To lift spirits I washed and blow dried seven rescues to make my seasonal greeting. There are three AMA rescues starring, Birdie, Sol and Rosebud. Please enjoy the spirit of rescue. Cleanliness is next to dogliness. 

love Bronwyne


----------



## MalteseJane (Nov 21, 2004)

Does anyone else having a problem watching this video ? It says : "This video contains content from EMI who has blocked it in your Country on copyright grounds".


----------



## Bonnie's Mommie (Mar 2, 2006)

That's just a wonderful video, Bron. I'm beyond happy for Sol.

And I had to laugh at cleanliness is next to dogliness!


----------



## Bonnie's Mommie (Mar 2, 2006)

MalteseJane said:


> Does anyone else having a problem watching this video ? It says : "This video contains content from EMI who has blocked it in your Country on copyright grounds".


Janine - if you click on the second picture at the bottom of the screen, the video will start.


----------



## Snowbody (Jan 3, 2009)

Linda - it's blocked for me too. There is no second picture. It's because of the music copyright issue. That's why I use Vimeo instead of YouTube. Dying to see it.


----------



## Furbabies mom (Jul 25, 2011)

It's blocked for me as well.


----------



## Madison's Mom (Dec 26, 2007)

me, too. :-(


----------



## Maidto2Maltese (Oct 19, 2004)

I can't view it either...says blocked.


----------



## lynda (Oct 11, 2005)

Just beautiful!!!!!!!!!


----------



## revakb2 (Sep 8, 2006)

I was able to see it by clicking on the second picture.
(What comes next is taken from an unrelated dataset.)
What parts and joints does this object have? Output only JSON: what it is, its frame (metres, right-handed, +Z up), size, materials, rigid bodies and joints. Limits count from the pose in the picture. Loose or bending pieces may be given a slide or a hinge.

What a beautiful video.


----------



## MaryH (Mar 7, 2006)

The video you all are seeing is a lovely video (as all of Bron's are!), but it's not the one she started this thread about. That video I believe is a Halloween video entitled Hare Hare Halloween but it is blocked.

Bron, can you repost the video to Vimeo? I'm dying to see it!!


----------



## RudyRoo (Jun 24, 2011)

The hare Halloween video was blocked for me as well but I clicked on one of the pictures and saw the one of Sol-the rescued "blind" maltese! Warmed my heart and gave me chills! Great videos Bron! Thank you for all you do for these babies! I love watching your videos.


----------



## spookiesmom (Mar 28, 2010)

Can't load it at all


----------